Provided entries:
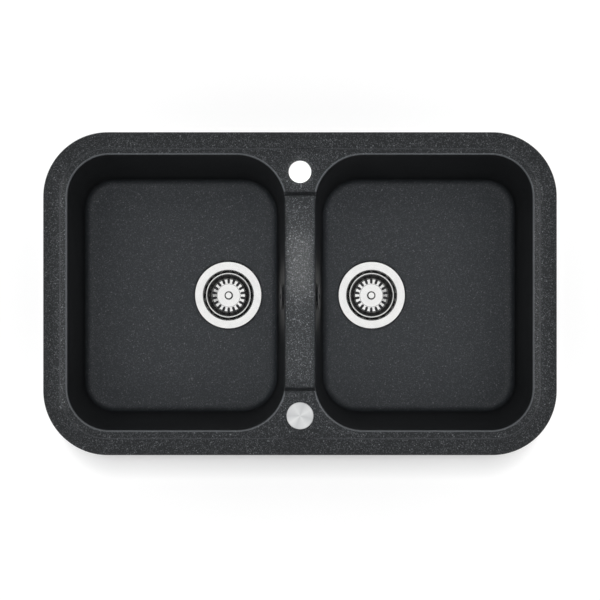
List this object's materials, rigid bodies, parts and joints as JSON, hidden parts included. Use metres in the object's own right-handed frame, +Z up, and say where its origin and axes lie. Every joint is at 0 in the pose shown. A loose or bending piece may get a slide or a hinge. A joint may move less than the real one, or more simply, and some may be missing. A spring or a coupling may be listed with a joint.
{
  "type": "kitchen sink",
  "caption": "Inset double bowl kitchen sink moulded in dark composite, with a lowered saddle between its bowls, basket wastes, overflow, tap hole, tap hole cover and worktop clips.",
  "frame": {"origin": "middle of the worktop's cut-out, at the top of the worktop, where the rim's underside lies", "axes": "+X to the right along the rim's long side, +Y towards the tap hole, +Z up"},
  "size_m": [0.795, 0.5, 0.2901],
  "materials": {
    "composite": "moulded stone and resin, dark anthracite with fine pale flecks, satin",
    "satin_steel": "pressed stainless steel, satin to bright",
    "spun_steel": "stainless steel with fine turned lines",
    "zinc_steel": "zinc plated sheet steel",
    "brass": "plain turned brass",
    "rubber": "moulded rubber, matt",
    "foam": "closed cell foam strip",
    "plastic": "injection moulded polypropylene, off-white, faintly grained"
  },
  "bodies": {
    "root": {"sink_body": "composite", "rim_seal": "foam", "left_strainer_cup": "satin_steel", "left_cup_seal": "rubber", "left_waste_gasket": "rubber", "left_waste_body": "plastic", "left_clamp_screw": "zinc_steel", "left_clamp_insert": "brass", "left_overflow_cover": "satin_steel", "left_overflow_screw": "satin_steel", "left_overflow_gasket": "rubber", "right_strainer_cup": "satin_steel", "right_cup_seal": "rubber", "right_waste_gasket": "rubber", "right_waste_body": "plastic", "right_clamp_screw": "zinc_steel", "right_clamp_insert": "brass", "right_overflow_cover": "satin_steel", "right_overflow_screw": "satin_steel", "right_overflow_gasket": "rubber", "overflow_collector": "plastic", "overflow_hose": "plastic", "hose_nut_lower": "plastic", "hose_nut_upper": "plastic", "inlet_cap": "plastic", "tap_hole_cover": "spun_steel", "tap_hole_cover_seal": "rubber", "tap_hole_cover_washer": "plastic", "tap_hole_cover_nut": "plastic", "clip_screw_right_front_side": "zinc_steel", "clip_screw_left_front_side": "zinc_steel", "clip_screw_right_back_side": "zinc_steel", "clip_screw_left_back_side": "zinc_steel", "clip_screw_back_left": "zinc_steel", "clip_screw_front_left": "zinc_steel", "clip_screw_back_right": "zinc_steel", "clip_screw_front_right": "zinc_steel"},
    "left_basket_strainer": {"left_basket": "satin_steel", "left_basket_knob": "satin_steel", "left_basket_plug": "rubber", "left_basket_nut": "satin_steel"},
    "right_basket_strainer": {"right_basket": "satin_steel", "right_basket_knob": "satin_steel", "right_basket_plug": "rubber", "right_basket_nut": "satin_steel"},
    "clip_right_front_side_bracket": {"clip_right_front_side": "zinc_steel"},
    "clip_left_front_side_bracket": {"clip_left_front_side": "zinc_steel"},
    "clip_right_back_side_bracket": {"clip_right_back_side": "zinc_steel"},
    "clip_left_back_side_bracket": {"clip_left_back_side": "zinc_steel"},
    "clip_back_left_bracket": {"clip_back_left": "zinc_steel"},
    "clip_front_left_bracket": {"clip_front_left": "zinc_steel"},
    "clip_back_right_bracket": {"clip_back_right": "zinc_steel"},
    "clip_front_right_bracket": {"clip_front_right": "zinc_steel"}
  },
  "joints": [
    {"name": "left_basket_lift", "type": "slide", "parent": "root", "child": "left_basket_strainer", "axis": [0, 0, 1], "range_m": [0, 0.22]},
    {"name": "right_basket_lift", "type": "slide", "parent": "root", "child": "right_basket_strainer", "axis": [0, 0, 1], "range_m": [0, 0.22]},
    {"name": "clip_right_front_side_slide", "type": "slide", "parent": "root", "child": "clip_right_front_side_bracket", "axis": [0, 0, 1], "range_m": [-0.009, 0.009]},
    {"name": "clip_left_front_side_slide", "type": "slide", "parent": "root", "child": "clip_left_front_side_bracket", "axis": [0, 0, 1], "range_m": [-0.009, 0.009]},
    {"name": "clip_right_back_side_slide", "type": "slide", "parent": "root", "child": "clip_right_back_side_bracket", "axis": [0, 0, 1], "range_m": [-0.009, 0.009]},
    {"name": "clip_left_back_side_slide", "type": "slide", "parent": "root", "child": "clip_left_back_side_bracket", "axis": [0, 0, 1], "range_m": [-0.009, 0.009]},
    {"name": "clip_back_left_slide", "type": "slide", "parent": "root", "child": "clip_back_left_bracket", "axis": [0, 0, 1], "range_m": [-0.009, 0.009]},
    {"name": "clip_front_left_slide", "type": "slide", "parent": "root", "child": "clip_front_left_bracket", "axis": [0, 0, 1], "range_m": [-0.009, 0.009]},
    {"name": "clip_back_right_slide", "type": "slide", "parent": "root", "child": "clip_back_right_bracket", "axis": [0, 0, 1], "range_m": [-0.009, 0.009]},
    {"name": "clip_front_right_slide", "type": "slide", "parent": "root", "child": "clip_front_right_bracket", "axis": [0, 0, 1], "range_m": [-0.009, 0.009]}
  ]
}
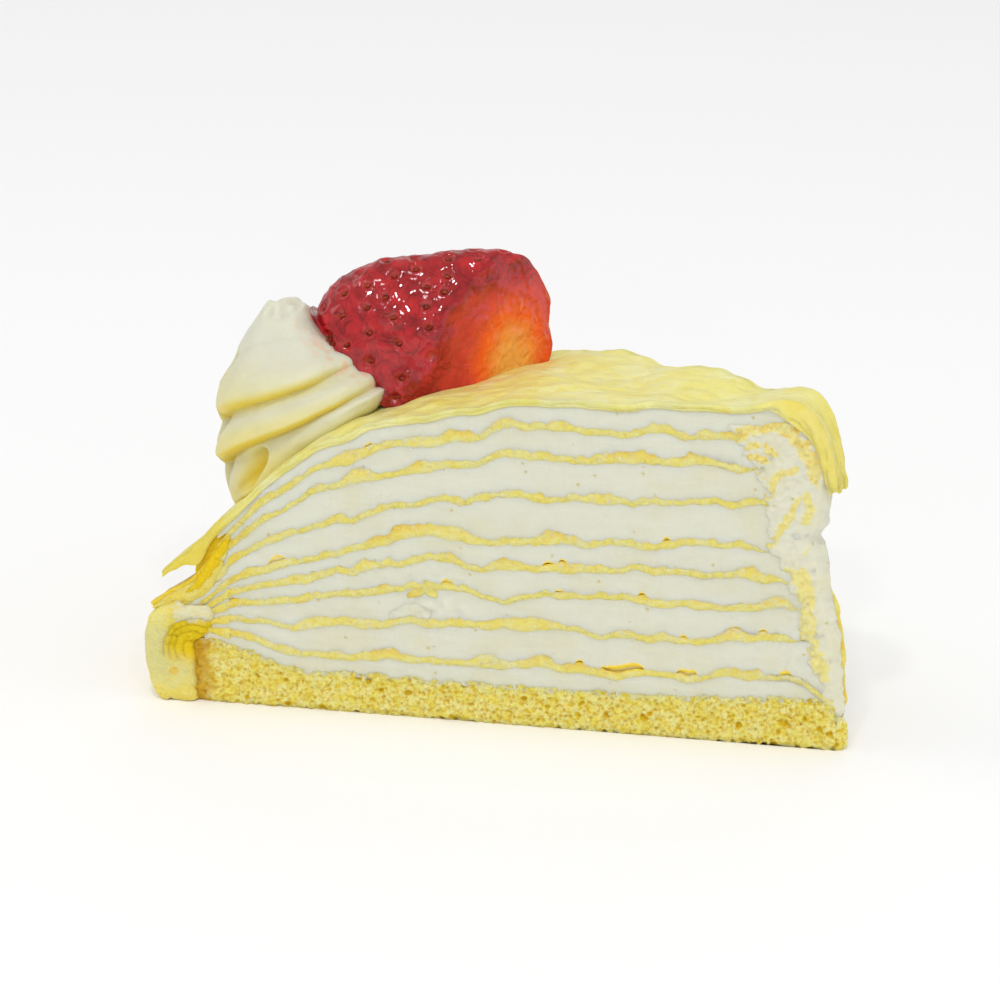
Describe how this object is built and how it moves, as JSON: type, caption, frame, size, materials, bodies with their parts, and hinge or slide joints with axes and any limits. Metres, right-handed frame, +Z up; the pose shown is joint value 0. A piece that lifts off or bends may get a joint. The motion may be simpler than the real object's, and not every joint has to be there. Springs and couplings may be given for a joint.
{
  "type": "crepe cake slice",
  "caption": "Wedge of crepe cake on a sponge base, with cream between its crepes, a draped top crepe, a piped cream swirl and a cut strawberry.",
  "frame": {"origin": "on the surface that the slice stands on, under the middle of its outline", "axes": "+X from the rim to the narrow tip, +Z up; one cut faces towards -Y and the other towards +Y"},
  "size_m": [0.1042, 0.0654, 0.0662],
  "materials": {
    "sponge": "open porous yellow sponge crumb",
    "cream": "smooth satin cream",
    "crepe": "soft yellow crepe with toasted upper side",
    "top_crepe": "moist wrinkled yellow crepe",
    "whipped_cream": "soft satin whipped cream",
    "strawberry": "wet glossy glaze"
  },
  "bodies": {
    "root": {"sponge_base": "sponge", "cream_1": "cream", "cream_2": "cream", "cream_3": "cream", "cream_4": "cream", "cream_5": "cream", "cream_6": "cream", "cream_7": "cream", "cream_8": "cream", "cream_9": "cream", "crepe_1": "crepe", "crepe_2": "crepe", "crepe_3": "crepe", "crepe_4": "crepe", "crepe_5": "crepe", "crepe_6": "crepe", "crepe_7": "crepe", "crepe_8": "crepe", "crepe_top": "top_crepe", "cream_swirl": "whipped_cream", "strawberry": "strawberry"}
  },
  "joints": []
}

Given instruction: Extract the listing in its entirety, matching it exactly.

Task solution:
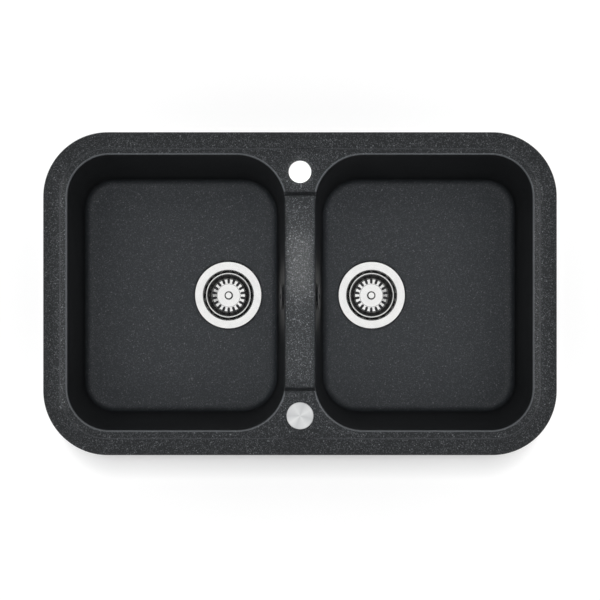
List this object's materials, rigid bodies, parts and joints as JSON, hidden parts included. Use metres in the object's own right-handed frame, +Z up, and say where its origin and axes lie. Every joint is at 0 in the pose shown. A loose or bending piece may get a slide or a hinge. A joint may move less than the real one, or more simply, and some may be missing. A spring or a coupling may be listed with a joint.
{
  "type": "kitchen sink",
  "caption": "Inset double bowl kitchen sink moulded in dark composite, with a lowered saddle between its bowls, basket wastes, overflow, tap hole, tap hole cover and worktop clips.",
  "frame": {"origin": "middle of the worktop's cut-out, at the top of the worktop, where the rim's underside lies", "axes": "+X to the right along the rim's long side, +Y towards the tap hole, +Z up"},
  "size_m": [0.795, 0.5, 0.2901],
  "materials": {
    "composite": "moulded stone and resin, dark anthracite with fine pale flecks, satin",
    "satin_steel": "pressed stainless steel, satin to bright",
    "spun_steel": "stainless steel with fine turned lines",
    "zinc_steel": "zinc plated sheet steel",
    "brass": "plain turned brass",
    "rubber": "moulded rubber, matt",
    "foam": "closed cell foam strip",
    "plastic": "injection moulded polypropylene, off-white, faintly grained"
  },
  "bodies": {
    "root": {"sink_body": "composite", "rim_seal": "foam", "left_strainer_cup": "satin_steel", "left_cup_seal": "rubber", "left_waste_gasket": "rubber", "left_waste_body": "plastic", "left_clamp_screw": "zinc_steel", "left_clamp_insert": "brass", "left_overflow_cover": "satin_steel", "left_overflow_screw": "satin_steel", "left_overflow_gasket": "rubber", "right_strainer_cup": "satin_steel", "right_cup_seal": "rubber", "right_waste_gasket": "rubber", "right_waste_body": "plastic", "right_clamp_screw": "zinc_steel", "right_clamp_insert": "brass", "right_overflow_cover": "satin_steel", "right_overflow_screw": "satin_steel", "right_overflow_gasket": "rubber", "overflow_collector": "plastic", "overflow_hose": "plastic", "hose_nut_lower": "plastic", "hose_nut_upper": "plastic", "inlet_cap": "plastic", "tap_hole_cover": "spun_steel", "tap_hole_cover_seal": "rubber", "tap_hole_cover_washer": "plastic", "tap_hole_cover_nut": "plastic", "clip_screw_right_front_side": "zinc_steel", "clip_screw_left_front_side": "zinc_steel", "clip_screw_right_back_side": "zinc_steel", "clip_screw_left_back_side": "zinc_steel", "clip_screw_back_left": "zinc_steel", "clip_screw_front_left": "zinc_steel", "clip_screw_back_right": "zinc_steel", "clip_screw_front_right": "zinc_steel"},
    "left_basket_strainer": {"left_basket": "satin_steel", "left_basket_knob": "satin_steel", "left_basket_plug": "rubber", "left_basket_nut": "satin_steel"},
    "right_basket_strainer": {"right_basket": "satin_steel", "right_basket_knob": "satin_steel", "right_basket_plug": "rubber", "right_basket_nut": "satin_steel"},
    "clip_right_front_side_bracket": {"clip_right_front_side": "zinc_steel"},
    "clip_left_front_side_bracket": {"clip_left_front_side": "zinc_steel"},
    "clip_right_back_side_bracket": {"clip_right_back_side": "zinc_steel"},
    "clip_left_back_side_bracket": {"clip_left_back_side": "zinc_steel"},
    "clip_back_left_bracket": {"clip_back_left": "zinc_steel"},
    "clip_front_left_bracket": {"clip_front_left": "zinc_steel"},
    "clip_back_right_bracket": {"clip_back_right": "zinc_steel"},
    "clip_front_right_bracket": {"clip_front_right": "zinc_steel"}
  },
  "joints": [
    {"name": "left_basket_lift", "type": "slide", "parent": "root", "child": "left_basket_strainer", "axis": [0, 0, 1], "range_m": [0, 0.22]},
    {"name": "right_basket_lift", "type": "slide", "parent": "root", "child": "right_basket_strainer", "axis": [0, 0, 1], "range_m": [0, 0.22]},
    {"name": "clip_right_front_side_slide", "type": "slide", "parent": "root", "child": "clip_right_front_side_bracket", "axis": [0, 0, 1], "range_m": [-0.009, 0.009]},
    {"name": "clip_left_front_side_slide", "type": "slide", "parent": "root", "child": "clip_left_front_side_bracket", "axis": [0, 0, 1], "range_m": [-0.009, 0.009]},
    {"name": "clip_right_back_side_slide", "type": "slide", "parent": "root", "child": "clip_right_back_side_bracket", "axis": [0, 0, 1], "range_m": [-0.009, 0.009]},
    {"name": "clip_left_back_side_slide", "type": "slide", "parent": "root", "child": "clip_left_back_side_bracket", "axis": [0, 0, 1], "range_m": [-0.009, 0.009]},
    {"name": "clip_back_left_slide", "type": "slide", "parent": "root", "child": "clip_back_left_bracket", "axis": [0, 0, 1], "range_m": [-0.009, 0.009]},
    {"name": "clip_front_left_slide", "type": "slide", "parent": "root", "child": "clip_front_left_bracket", "axis": [0, 0, 1], "range_m": [-0.009, 0.009]},
    {"name": "clip_back_right_slide", "type": "slide", "parent": "root", "child": "clip_back_right_bracket", "axis": [0, 0, 1], "range_m": [-0.009, 0.009]},
    {"name": "clip_front_right_slide", "type": "slide", "parent": "root", "child": "clip_front_right_bracket", "axis": [0, 0, 1], "range_m": [-0.009, 0.009]}
  ]
}
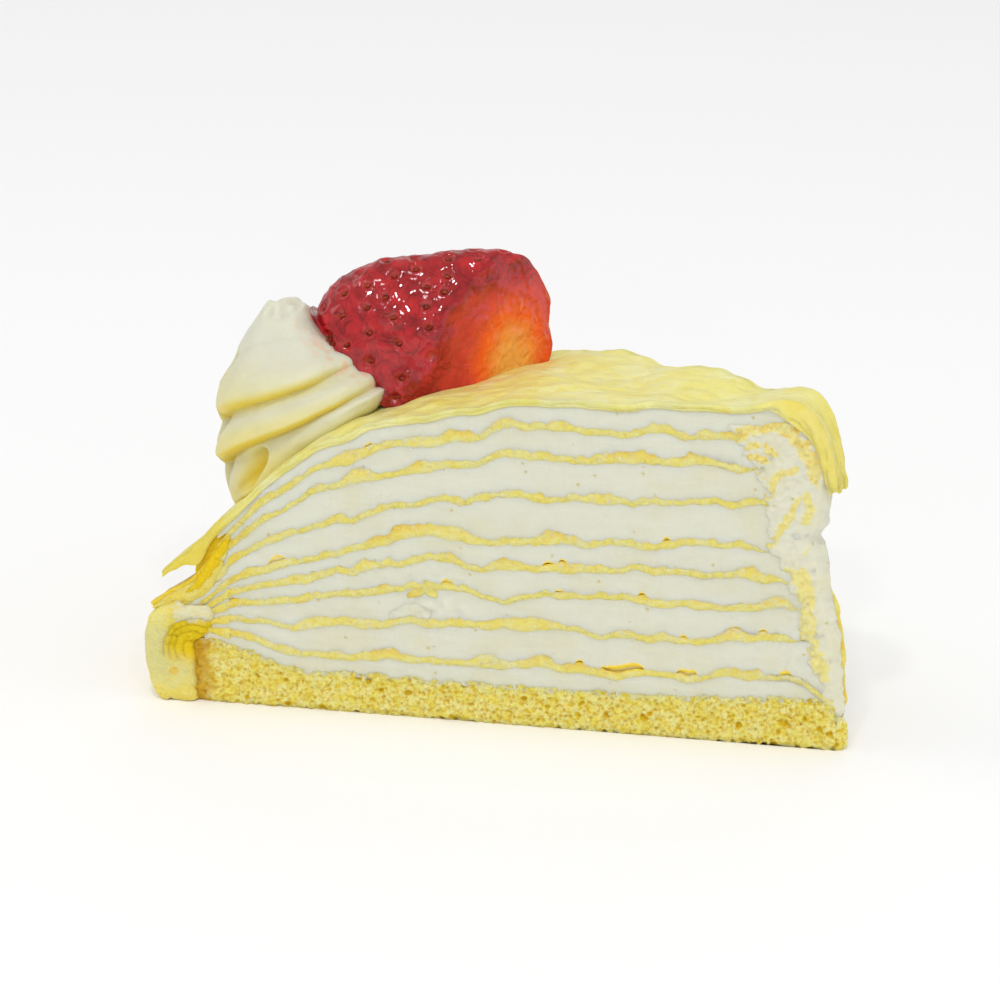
Describe how this object is built and how it moves, as JSON: type, caption, frame, size, materials, bodies with their parts, and hinge or slide joints with axes and any limits. Metres, right-handed frame, +Z up; the pose shown is joint value 0. A piece that lifts off or bends may get a joint. The motion may be simpler than the real object's, and not every joint has to be there. Springs and couplings may be given for a joint.
{
  "type": "crepe cake slice",
  "caption": "Wedge of crepe cake on a sponge base, with cream between its crepes, a draped top crepe, a piped cream swirl and a cut strawberry.",
  "frame": {"origin": "on the surface that the slice stands on, under the middle of its outline", "axes": "+X from the rim to the narrow tip, +Z up; one cut faces towards -Y and the other towards +Y"},
  "size_m": [0.1042, 0.0654, 0.0662],
  "materials": {
    "sponge": "open porous yellow sponge crumb",
    "cream": "smooth satin cream",
    "crepe": "soft yellow crepe with toasted upper side",
    "top_crepe": "moist wrinkled yellow crepe",
    "whipped_cream": "soft satin whipped cream",
    "strawberry": "wet glossy glaze"
  },
  "bodies": {
    "root": {"sponge_base": "sponge", "cream_1": "cream", "cream_2": "cream", "cream_3": "cream", "cream_4": "cream", "cream_5": "cream", "cream_6": "cream", "cream_7": "cream", "cream_8": "cream", "cream_9": "cream", "crepe_1": "crepe", "crepe_2": "crepe", "crepe_3": "crepe", "crepe_4": "crepe", "crepe_5": "crepe", "crepe_6": "crepe", "crepe_7": "crepe", "crepe_8": "crepe", "crepe_top": "top_crepe", "cream_swirl": "whipped_cream", "strawberry": "strawberry"}
  },
  "joints": []
}